#### [Written instruction]
Copy out, exactly and without additions, the lines from the one that contains "Turn this picture" to the one that contains "BEVEL_R = RIM_R", both ends included.

#### [Raw data]
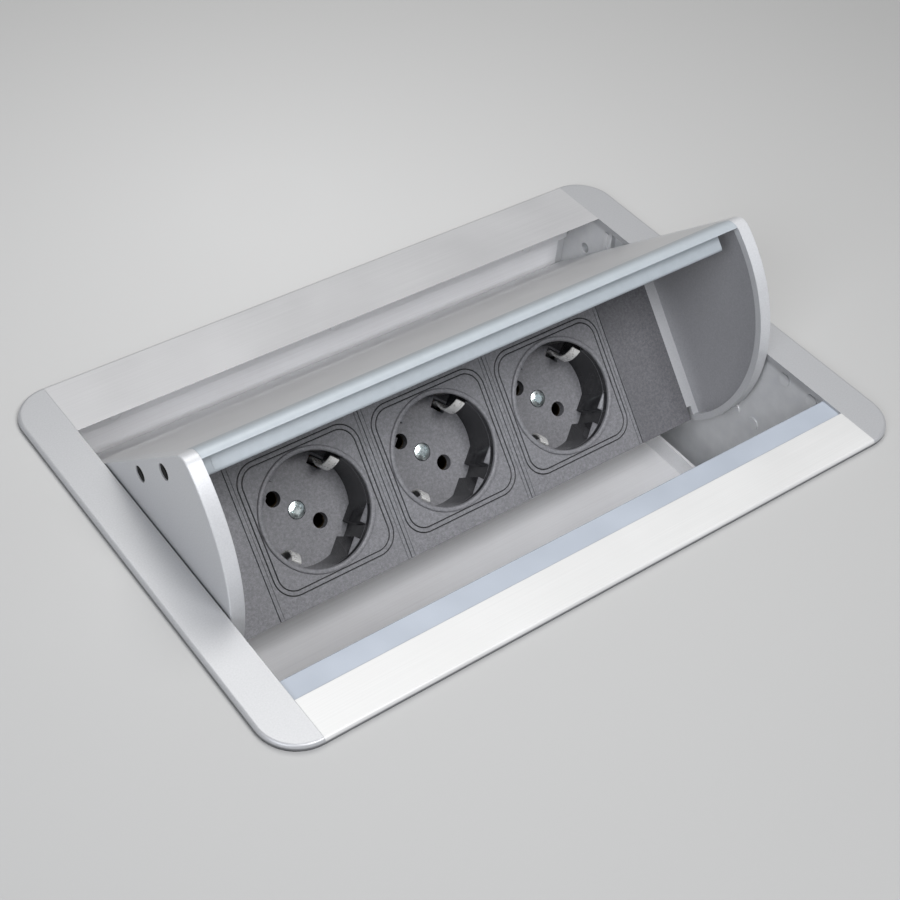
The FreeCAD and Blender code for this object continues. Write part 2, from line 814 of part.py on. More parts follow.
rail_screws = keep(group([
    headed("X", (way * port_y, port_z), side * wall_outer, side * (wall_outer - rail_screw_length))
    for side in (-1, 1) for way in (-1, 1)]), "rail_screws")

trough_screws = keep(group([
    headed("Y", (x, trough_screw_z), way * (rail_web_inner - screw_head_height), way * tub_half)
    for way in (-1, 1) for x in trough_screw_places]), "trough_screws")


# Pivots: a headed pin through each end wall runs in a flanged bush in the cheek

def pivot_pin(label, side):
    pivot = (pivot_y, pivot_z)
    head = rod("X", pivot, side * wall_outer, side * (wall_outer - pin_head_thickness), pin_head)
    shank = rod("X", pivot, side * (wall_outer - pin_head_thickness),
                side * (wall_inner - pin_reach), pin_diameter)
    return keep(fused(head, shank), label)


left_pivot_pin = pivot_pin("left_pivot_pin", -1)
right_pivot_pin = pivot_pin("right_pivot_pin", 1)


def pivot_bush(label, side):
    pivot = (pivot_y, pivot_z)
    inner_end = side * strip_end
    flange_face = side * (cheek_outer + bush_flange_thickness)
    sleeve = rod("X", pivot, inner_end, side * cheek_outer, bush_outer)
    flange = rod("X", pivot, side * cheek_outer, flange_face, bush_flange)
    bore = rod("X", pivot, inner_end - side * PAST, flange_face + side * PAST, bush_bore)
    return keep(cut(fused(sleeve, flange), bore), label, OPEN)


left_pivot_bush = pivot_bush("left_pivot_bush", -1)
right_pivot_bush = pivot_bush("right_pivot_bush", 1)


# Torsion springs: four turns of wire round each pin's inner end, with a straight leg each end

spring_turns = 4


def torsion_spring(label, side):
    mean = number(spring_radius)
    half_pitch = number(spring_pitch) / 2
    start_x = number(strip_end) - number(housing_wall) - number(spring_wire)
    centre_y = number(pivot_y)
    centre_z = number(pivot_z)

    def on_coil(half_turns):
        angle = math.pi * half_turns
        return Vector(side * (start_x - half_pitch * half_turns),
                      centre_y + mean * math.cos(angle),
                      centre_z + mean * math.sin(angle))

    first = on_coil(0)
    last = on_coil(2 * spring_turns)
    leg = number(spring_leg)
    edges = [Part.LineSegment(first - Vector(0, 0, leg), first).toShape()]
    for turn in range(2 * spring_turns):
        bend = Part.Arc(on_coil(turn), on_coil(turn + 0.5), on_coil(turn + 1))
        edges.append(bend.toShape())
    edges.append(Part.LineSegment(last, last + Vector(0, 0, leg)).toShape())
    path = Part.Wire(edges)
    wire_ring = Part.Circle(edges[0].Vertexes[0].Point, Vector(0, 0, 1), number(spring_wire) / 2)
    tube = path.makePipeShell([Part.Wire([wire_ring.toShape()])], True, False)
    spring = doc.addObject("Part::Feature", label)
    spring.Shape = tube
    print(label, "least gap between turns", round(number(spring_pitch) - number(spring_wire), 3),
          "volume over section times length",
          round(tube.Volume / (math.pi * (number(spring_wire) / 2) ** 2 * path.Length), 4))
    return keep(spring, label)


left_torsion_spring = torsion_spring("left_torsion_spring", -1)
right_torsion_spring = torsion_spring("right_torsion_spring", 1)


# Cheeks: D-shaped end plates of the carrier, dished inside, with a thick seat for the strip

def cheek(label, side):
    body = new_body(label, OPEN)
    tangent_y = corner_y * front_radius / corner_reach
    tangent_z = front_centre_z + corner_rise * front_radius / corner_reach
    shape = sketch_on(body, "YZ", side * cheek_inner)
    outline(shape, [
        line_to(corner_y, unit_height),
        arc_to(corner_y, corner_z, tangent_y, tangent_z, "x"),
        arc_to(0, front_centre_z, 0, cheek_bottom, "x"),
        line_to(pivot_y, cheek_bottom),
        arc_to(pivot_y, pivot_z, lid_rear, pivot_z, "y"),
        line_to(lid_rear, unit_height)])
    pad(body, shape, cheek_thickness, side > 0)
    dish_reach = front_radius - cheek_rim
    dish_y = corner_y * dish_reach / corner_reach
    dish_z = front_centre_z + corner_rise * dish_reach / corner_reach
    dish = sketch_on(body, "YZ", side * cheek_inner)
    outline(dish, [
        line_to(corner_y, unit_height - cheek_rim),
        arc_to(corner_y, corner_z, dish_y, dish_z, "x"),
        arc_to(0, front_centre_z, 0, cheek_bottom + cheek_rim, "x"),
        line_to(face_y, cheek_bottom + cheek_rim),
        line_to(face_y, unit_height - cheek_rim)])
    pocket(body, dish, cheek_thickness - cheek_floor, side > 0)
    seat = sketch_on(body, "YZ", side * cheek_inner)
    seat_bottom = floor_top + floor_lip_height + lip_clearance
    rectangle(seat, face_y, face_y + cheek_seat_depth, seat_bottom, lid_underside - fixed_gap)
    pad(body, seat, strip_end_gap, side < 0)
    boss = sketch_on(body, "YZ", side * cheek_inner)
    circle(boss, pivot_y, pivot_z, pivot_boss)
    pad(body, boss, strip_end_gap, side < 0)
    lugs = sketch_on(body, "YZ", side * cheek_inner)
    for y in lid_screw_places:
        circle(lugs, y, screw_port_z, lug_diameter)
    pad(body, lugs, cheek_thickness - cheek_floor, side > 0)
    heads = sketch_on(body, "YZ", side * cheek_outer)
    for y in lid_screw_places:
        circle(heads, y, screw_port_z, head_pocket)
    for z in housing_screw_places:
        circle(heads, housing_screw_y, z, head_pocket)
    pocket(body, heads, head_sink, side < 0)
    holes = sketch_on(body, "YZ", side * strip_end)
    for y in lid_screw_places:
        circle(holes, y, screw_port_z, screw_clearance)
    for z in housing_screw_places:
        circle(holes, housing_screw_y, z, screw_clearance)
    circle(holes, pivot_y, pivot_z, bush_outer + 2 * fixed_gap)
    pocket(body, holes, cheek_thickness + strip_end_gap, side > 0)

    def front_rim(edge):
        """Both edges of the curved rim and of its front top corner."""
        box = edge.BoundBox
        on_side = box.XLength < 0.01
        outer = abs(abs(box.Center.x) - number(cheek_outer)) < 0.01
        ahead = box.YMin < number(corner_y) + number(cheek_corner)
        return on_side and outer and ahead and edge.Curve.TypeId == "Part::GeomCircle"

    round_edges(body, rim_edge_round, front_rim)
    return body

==

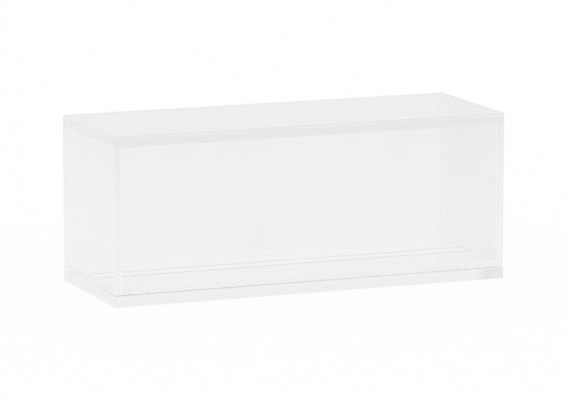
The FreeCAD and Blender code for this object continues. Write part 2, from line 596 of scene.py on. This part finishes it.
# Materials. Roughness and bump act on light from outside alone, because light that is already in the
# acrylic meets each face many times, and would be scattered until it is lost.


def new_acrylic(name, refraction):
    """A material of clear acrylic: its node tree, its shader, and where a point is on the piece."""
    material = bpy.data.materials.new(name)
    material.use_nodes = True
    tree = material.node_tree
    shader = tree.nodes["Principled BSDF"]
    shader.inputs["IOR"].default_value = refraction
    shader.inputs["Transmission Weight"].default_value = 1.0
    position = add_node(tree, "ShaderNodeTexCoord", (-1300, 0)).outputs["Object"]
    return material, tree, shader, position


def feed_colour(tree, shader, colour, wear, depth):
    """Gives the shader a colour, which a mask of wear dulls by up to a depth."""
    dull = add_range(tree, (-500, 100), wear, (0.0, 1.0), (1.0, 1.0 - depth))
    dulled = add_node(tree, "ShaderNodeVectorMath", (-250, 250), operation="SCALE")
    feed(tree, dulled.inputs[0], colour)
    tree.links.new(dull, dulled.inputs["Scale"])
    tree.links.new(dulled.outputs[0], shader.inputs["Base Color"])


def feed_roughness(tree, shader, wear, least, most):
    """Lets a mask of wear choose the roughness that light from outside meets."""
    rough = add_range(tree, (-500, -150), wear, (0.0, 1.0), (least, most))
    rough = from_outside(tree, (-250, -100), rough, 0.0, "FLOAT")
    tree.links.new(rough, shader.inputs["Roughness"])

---

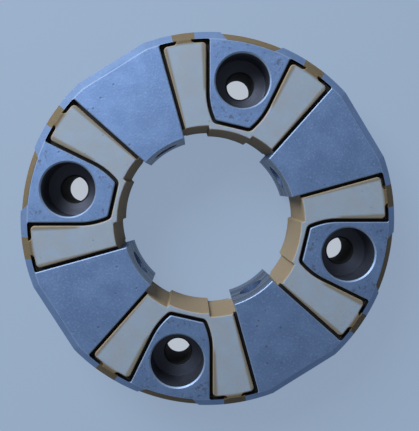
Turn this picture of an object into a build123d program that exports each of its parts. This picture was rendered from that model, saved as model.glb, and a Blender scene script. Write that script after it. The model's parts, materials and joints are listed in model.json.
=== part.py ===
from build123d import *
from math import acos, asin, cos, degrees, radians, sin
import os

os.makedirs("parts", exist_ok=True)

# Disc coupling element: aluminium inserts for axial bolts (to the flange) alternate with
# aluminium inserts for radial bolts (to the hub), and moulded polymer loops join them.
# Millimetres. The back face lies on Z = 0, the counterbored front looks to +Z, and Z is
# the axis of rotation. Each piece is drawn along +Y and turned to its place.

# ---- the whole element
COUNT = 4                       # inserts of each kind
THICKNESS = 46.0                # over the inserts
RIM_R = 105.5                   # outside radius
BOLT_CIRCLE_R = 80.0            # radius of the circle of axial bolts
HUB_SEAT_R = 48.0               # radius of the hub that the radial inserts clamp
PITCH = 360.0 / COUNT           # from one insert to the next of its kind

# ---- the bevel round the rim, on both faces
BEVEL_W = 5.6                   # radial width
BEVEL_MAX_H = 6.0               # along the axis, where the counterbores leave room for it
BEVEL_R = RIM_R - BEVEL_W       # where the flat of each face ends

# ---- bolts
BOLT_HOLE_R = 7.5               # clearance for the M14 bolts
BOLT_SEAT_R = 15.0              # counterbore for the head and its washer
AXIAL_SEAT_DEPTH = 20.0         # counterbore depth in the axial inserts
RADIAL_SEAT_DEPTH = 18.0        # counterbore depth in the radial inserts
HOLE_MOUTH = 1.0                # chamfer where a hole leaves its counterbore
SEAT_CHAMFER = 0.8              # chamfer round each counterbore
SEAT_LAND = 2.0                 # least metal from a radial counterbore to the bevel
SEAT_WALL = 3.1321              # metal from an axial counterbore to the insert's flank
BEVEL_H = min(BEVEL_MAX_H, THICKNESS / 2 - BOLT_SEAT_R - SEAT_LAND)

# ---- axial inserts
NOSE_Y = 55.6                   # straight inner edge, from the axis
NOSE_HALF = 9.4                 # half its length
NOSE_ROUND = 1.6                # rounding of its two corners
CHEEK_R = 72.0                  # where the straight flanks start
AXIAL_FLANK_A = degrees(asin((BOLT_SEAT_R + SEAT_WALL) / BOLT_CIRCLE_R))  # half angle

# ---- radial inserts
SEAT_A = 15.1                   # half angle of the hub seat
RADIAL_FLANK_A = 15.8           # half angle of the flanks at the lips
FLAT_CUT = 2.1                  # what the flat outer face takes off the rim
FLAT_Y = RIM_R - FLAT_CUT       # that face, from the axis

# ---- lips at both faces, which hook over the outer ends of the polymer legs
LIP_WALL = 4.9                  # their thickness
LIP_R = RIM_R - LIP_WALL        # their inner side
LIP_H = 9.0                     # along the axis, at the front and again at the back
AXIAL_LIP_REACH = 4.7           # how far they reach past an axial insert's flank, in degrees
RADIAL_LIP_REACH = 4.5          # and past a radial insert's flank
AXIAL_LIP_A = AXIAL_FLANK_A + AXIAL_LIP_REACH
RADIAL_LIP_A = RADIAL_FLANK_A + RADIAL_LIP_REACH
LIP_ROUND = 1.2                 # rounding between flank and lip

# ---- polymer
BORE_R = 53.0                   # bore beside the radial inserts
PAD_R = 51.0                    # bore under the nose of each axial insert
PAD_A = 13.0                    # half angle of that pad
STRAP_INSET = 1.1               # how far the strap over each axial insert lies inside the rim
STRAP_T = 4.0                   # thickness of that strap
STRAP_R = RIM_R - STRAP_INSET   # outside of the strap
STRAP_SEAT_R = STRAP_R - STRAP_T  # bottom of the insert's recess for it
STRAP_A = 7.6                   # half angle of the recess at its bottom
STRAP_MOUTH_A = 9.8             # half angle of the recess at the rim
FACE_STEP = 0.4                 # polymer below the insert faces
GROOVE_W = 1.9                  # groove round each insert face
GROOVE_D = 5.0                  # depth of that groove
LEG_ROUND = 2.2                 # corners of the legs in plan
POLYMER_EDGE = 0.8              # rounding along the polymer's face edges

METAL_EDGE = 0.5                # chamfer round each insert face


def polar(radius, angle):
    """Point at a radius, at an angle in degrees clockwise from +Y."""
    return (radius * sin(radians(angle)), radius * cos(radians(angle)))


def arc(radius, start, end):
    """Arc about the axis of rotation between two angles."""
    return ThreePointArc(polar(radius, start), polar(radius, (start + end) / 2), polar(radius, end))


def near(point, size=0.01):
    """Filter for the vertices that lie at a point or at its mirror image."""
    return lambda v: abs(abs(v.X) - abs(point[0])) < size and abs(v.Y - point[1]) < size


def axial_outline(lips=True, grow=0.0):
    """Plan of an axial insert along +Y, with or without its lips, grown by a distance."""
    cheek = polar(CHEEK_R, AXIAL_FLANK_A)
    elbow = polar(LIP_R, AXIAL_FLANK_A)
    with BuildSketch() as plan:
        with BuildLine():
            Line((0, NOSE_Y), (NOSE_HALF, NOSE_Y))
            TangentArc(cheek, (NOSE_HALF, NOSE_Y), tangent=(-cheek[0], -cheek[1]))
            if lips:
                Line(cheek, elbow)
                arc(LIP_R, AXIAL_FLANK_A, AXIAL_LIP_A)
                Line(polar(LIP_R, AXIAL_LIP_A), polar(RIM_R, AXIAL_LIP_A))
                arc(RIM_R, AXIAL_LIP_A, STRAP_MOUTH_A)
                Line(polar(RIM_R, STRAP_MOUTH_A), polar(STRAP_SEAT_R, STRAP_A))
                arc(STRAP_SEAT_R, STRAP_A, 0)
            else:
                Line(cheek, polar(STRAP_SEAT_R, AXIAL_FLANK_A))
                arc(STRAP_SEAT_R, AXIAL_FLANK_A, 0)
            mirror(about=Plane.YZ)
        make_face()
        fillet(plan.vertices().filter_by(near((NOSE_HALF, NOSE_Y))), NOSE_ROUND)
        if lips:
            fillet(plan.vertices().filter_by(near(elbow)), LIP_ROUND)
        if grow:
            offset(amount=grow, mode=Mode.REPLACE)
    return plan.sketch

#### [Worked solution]
Turn this picture of an object into a build123d program that exports each of its parts. This picture was rendered from that model, saved as model.glb, and a Blender scene script. Write that script after it. The model's parts, materials and joints are listed in model.json.
=== part.py ===
from build123d import *
from math import acos, asin, cos, degrees, radians, sin
import os

os.makedirs("parts", exist_ok=True)

# Disc coupling element: aluminium inserts for axial bolts (to the flange) alternate with
# aluminium inserts for radial bolts (to the hub), and moulded polymer loops join them.
# Millimetres. The back face lies on Z = 0, the counterbored front looks to +Z, and Z is
# the axis of rotation. Each piece is drawn along +Y and turned to its place.

# ---- the whole element
COUNT = 4                       # inserts of each kind
THICKNESS = 46.0                # over the inserts
RIM_R = 105.5                   # outside radius
BOLT_CIRCLE_R = 80.0            # radius of the circle of axial bolts
HUB_SEAT_R = 48.0               # radius of the hub that the radial inserts clamp
PITCH = 360.0 / COUNT           # from one insert to the next of its kind

# ---- the bevel round the rim, on both faces
BEVEL_W = 5.6                   # radial width
BEVEL_MAX_H = 6.0               # along the axis, where the counterbores leave room for it
BEVEL_R = RIM_R - BEVEL_W       # where the flat of each face ends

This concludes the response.